Your task
Take the entries below and reproduce them word for word.
= = =
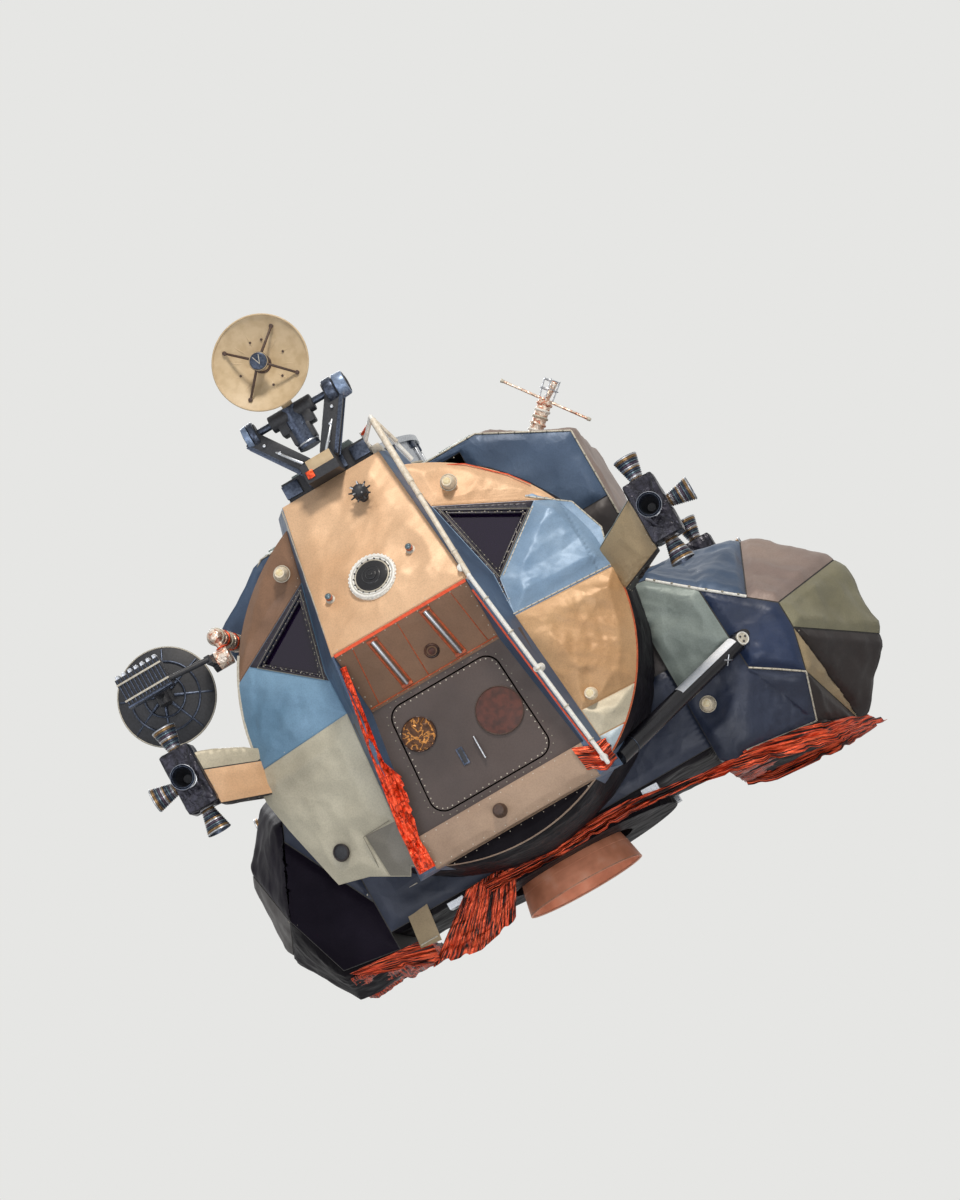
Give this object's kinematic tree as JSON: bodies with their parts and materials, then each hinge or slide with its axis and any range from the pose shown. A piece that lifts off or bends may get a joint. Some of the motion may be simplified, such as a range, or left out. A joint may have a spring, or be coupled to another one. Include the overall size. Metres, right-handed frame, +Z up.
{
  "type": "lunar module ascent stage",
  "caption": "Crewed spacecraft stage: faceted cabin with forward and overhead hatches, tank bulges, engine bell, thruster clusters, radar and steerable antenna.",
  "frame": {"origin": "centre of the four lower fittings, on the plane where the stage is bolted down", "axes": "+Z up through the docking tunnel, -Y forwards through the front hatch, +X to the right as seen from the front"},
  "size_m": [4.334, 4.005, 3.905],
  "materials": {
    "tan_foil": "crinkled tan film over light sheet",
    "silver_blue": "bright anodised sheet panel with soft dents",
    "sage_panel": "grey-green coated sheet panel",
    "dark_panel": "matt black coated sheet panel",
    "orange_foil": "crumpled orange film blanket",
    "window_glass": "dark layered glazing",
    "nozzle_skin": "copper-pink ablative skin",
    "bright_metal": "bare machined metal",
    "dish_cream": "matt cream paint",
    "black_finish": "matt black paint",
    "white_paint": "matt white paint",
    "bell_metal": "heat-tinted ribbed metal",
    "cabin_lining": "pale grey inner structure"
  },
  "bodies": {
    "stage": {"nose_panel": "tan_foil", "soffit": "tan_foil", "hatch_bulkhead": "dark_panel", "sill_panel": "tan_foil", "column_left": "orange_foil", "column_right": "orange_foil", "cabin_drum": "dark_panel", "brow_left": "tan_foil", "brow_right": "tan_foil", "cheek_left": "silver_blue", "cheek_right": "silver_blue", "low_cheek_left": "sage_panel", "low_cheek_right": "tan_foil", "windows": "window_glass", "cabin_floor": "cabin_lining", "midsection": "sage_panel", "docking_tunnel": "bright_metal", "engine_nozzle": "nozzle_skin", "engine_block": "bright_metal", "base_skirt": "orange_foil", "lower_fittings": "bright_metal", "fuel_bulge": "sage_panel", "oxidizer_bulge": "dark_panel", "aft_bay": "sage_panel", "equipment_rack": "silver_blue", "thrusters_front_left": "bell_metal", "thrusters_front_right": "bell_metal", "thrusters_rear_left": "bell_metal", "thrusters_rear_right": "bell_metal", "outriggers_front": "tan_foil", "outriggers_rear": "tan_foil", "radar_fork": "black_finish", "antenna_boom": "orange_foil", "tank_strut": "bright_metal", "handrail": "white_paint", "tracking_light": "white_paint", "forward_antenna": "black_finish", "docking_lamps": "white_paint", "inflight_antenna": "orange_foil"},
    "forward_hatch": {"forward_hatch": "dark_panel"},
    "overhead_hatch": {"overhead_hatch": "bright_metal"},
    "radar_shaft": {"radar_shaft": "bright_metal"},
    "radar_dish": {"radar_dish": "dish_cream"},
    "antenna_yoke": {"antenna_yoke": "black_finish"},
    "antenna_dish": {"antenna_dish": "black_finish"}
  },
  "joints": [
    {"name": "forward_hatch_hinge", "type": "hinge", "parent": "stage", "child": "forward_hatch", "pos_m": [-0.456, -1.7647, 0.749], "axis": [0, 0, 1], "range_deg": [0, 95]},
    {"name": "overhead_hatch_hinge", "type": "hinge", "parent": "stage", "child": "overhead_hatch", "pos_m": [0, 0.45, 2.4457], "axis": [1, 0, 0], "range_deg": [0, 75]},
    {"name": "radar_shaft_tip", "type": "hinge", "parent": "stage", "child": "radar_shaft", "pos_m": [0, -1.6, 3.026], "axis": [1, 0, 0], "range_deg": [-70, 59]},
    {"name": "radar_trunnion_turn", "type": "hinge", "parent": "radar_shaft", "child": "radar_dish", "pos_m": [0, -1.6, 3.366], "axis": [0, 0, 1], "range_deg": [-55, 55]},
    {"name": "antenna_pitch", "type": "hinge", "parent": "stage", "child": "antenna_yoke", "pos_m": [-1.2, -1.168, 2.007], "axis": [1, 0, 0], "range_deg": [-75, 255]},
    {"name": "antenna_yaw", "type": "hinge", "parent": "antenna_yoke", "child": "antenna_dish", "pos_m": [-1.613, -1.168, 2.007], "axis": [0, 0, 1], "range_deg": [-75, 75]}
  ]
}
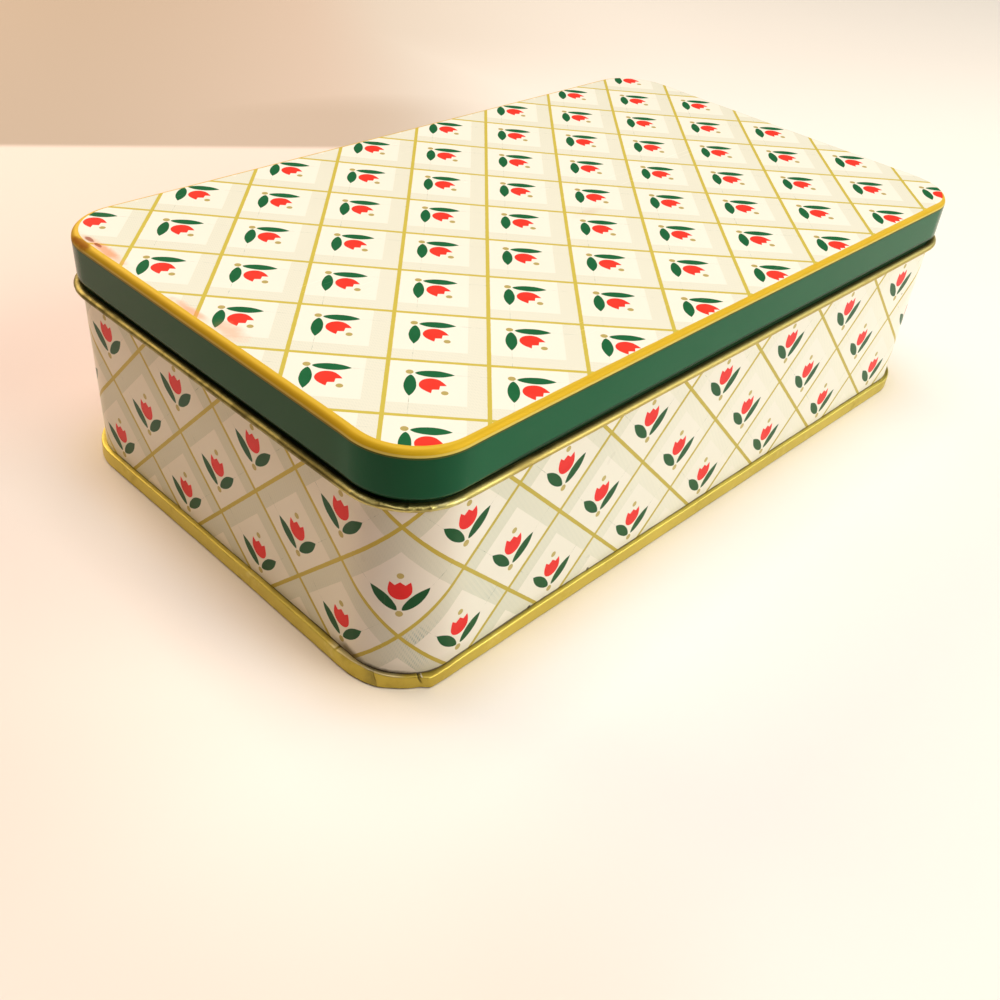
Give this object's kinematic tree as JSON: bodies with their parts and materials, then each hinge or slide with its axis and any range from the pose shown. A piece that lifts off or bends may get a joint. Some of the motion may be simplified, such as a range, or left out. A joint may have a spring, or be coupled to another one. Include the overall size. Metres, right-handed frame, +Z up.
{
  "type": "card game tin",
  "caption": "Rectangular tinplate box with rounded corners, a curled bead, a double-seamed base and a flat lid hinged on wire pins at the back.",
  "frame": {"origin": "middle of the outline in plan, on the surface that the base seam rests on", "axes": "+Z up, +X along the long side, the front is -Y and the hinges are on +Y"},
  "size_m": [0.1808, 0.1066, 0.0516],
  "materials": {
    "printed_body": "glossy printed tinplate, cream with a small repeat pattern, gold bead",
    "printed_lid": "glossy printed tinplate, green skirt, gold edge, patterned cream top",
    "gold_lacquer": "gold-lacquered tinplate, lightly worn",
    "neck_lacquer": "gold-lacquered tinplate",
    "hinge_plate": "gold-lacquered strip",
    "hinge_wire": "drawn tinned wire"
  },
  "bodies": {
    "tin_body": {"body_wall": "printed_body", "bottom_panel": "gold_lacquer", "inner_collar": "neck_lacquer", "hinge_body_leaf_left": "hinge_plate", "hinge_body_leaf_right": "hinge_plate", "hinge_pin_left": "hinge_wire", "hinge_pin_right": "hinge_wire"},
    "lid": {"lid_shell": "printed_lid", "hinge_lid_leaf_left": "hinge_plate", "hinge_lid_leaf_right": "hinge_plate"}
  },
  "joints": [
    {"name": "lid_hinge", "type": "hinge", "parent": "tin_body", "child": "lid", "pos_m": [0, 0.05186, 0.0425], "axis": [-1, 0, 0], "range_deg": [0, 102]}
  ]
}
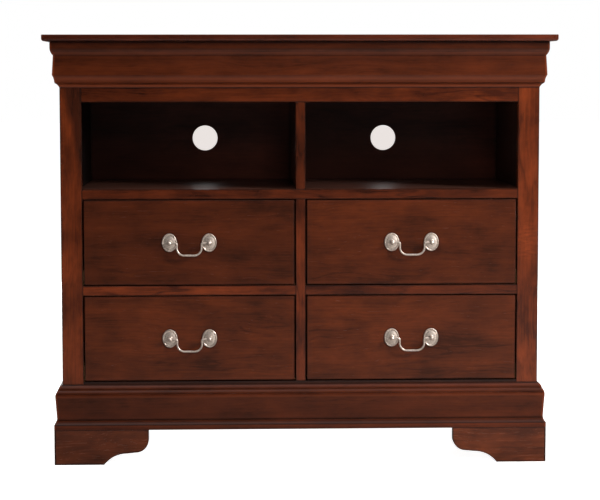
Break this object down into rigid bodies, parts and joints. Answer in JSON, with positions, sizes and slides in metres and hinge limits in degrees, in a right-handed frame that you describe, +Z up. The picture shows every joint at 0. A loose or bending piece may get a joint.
= = =
The answer
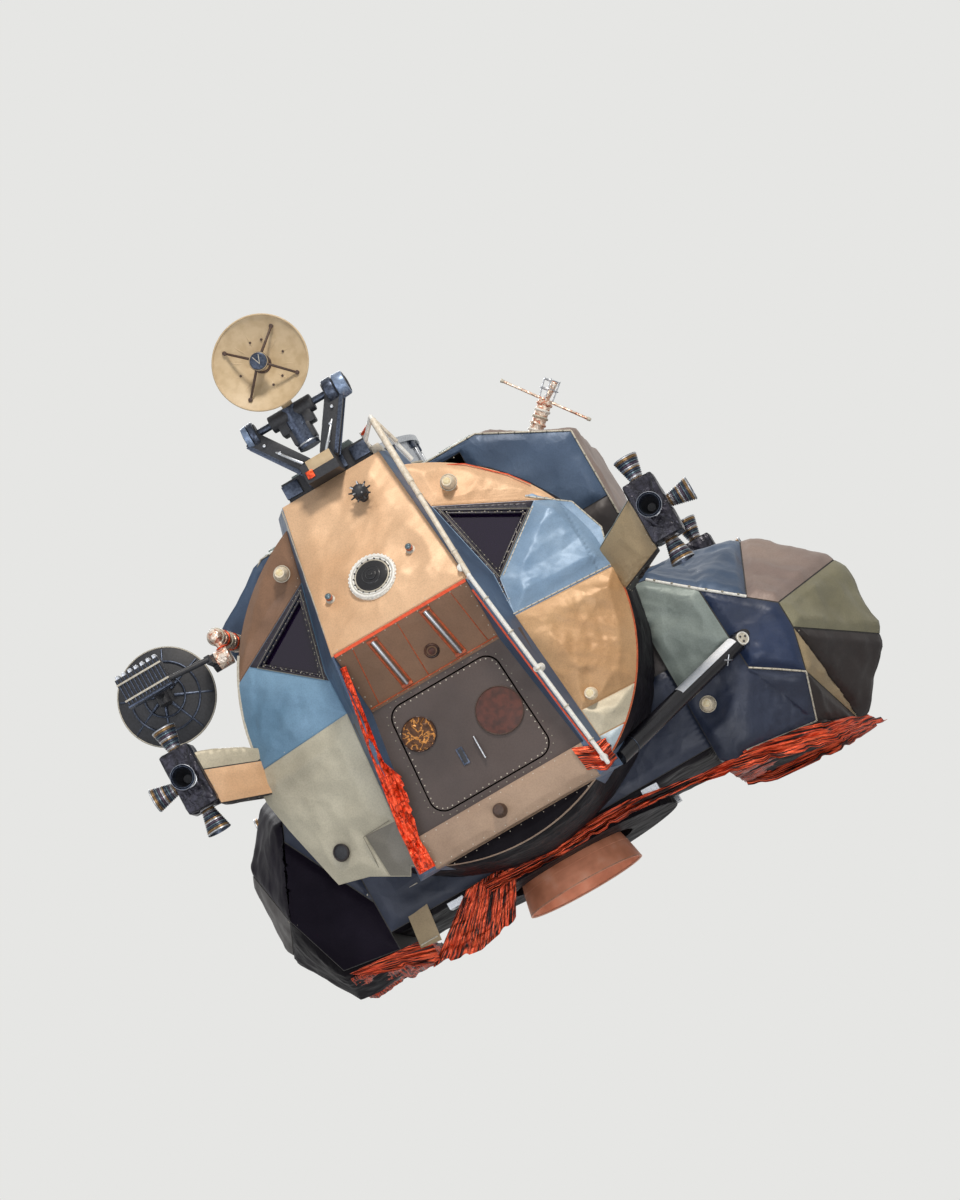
Give this object's kinematic tree as JSON: bodies with their parts and materials, then each hinge or slide with its axis and any range from the pose shown. A piece that lifts off or bends may get a joint. Some of the motion may be simplified, such as a range, or left out. A joint may have a spring, or be coupled to another one. Include the overall size. Metres, right-handed frame, +Z up.
{
  "type": "lunar module ascent stage",
  "caption": "Crewed spacecraft stage: faceted cabin with forward and overhead hatches, tank bulges, engine bell, thruster clusters, radar and steerable antenna.",
  "frame": {"origin": "centre of the four lower fittings, on the plane where the stage is bolted down", "axes": "+Z up through the docking tunnel, -Y forwards through the front hatch, +X to the right as seen from the front"},
  "size_m": [4.334, 4.005, 3.905],
  "materials": {
    "tan_foil": "crinkled tan film over light sheet",
    "silver_blue": "bright anodised sheet panel with soft dents",
    "sage_panel": "grey-green coated sheet panel",
    "dark_panel": "matt black coated sheet panel",
    "orange_foil": "crumpled orange film blanket",
    "window_glass": "dark layered glazing",
    "nozzle_skin": "copper-pink ablative skin",
    "bright_metal": "bare machined metal",
    "dish_cream": "matt cream paint",
    "black_finish": "matt black paint",
    "white_paint": "matt white paint",
    "bell_metal": "heat-tinted ribbed metal",
    "cabin_lining": "pale grey inner structure"
  },
  "bodies": {
    "stage": {"nose_panel": "tan_foil", "soffit": "tan_foil", "hatch_bulkhead": "dark_panel", "sill_panel": "tan_foil", "column_left": "orange_foil", "column_right": "orange_foil", "cabin_drum": "dark_panel", "brow_left": "tan_foil", "brow_right": "tan_foil", "cheek_left": "silver_blue", "cheek_right": "silver_blue", "low_cheek_left": "sage_panel", "low_cheek_right": "tan_foil", "windows": "window_glass", "cabin_floor": "cabin_lining", "midsection": "sage_panel", "docking_tunnel": "bright_metal", "engine_nozzle": "nozzle_skin", "engine_block": "bright_metal", "base_skirt": "orange_foil", "lower_fittings": "bright_metal", "fuel_bulge": "sage_panel", "oxidizer_bulge": "dark_panel", "aft_bay": "sage_panel", "equipment_rack": "silver_blue", "thrusters_front_left": "bell_metal", "thrusters_front_right": "bell_metal", "thrusters_rear_left": "bell_metal", "thrusters_rear_right": "bell_metal", "outriggers_front": "tan_foil", "outriggers_rear": "tan_foil", "radar_fork": "black_finish", "antenna_boom": "orange_foil", "tank_strut": "bright_metal", "handrail": "white_paint", "tracking_light": "white_paint", "forward_antenna": "black_finish", "docking_lamps": "white_paint", "inflight_antenna": "orange_foil"},
    "forward_hatch": {"forward_hatch": "dark_panel"},
    "overhead_hatch": {"overhead_hatch": "bright_metal"},
    "radar_shaft": {"radar_shaft": "bright_metal"},
    "radar_dish": {"radar_dish": "dish_cream"},
    "antenna_yoke": {"antenna_yoke": "black_finish"},
    "antenna_dish": {"antenna_dish": "black_finish"}
  },
  "joints": [
    {"name": "forward_hatch_hinge", "type": "hinge", "parent": "stage", "child": "forward_hatch", "pos_m": [-0.456, -1.7647, 0.749], "axis": [0, 0, 1], "range_deg": [0, 95]},
    {"name": "overhead_hatch_hinge", "type": "hinge", "parent": "stage", "child": "overhead_hatch", "pos_m": [0, 0.45, 2.4457], "axis": [1, 0, 0], "range_deg": [0, 75]},
    {"name": "radar_shaft_tip", "type": "hinge", "parent": "stage", "child": "radar_shaft", "pos_m": [0, -1.6, 3.026], "axis": [1, 0, 0], "range_deg": [-70, 59]},
    {"name": "radar_trunnion_turn", "type": "hinge", "parent": "radar_shaft", "child": "radar_dish", "pos_m": [0, -1.6, 3.366], "axis": [0, 0, 1], "range_deg": [-55, 55]},
    {"name": "antenna_pitch", "type": "hinge", "parent": "stage", "child": "antenna_yoke", "pos_m": [-1.2, -1.168, 2.007], "axis": [1, 0, 0], "range_deg": [-75, 255]},
    {"name": "antenna_yaw", "type": "hinge", "parent": "antenna_yoke", "child": "antenna_dish", "pos_m": [-1.613, -1.168, 2.007], "axis": [0, 0, 1], "range_deg": [-75, 75]}
  ]
}
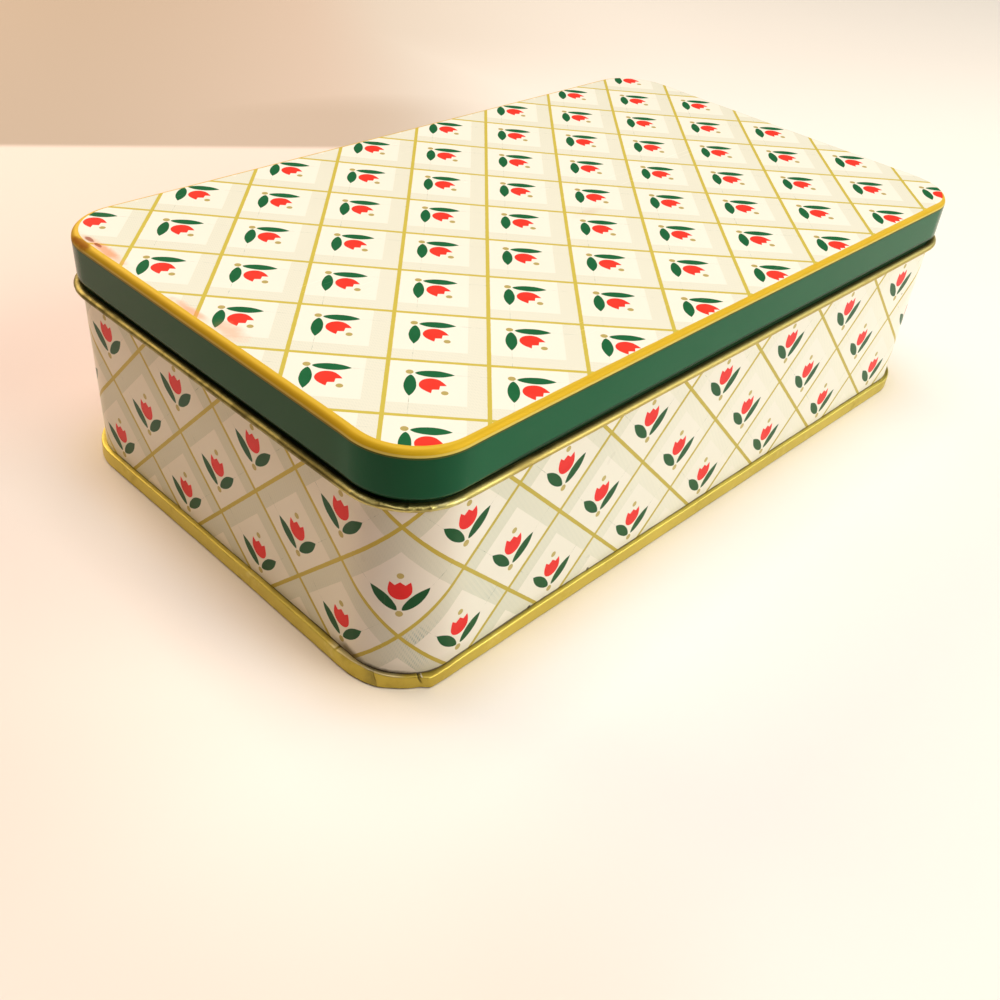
Give this object's kinematic tree as JSON: bodies with their parts and materials, then each hinge or slide with its axis and any range from the pose shown. A piece that lifts off or bends may get a joint. Some of the motion may be simplified, such as a range, or left out. A joint may have a spring, or be coupled to another one. Include the overall size. Metres, right-handed frame, +Z up.
{
  "type": "card game tin",
  "caption": "Rectangular tinplate box with rounded corners, a curled bead, a double-seamed base and a flat lid hinged on wire pins at the back.",
  "frame": {"origin": "middle of the outline in plan, on the surface that the base seam rests on", "axes": "+Z up, +X along the long side, the front is -Y and the hinges are on +Y"},
  "size_m": [0.1808, 0.1066, 0.0516],
  "materials": {
    "printed_body": "glossy printed tinplate, cream with a small repeat pattern, gold bead",
    "printed_lid": "glossy printed tinplate, green skirt, gold edge, patterned cream top",
    "gold_lacquer": "gold-lacquered tinplate, lightly worn",
    "neck_lacquer": "gold-lacquered tinplate",
    "hinge_plate": "gold-lacquered strip",
    "hinge_wire": "drawn tinned wire"
  },
  "bodies": {
    "tin_body": {"body_wall": "printed_body", "bottom_panel": "gold_lacquer", "inner_collar": "neck_lacquer", "hinge_body_leaf_left": "hinge_plate", "hinge_body_leaf_right": "hinge_plate", "hinge_pin_left": "hinge_wire", "hinge_pin_right": "hinge_wire"},
    "lid": {"lid_shell": "printed_lid", "hinge_lid_leaf_left": "hinge_plate", "hinge_lid_leaf_right": "hinge_plate"}
  },
  "joints": [
    {"name": "lid_hinge", "type": "hinge", "parent": "tin_body", "child": "lid", "pos_m": [0, 0.05186, 0.0425], "axis": [-1, 0, 0], "range_deg": [0, 102]}
  ]
}
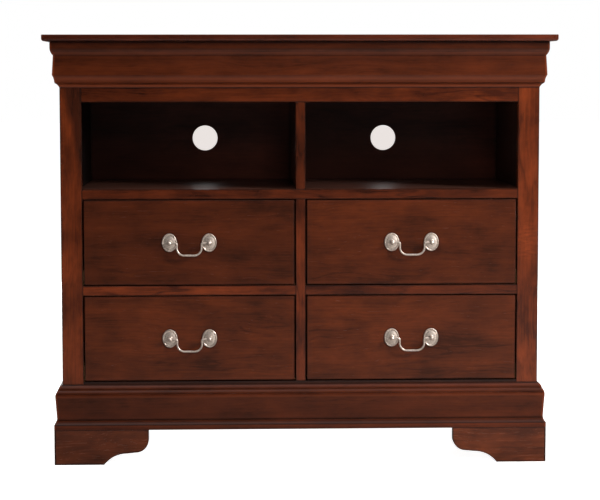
Break this object down into rigid bodies, parts and joints. Answer in JSON, with positions, sizes and slides in metres and hinge limits in degrees, in a right-handed frame that you describe, +Z up. The picture shows every joint at 0. A loose or bending piece may get a joint.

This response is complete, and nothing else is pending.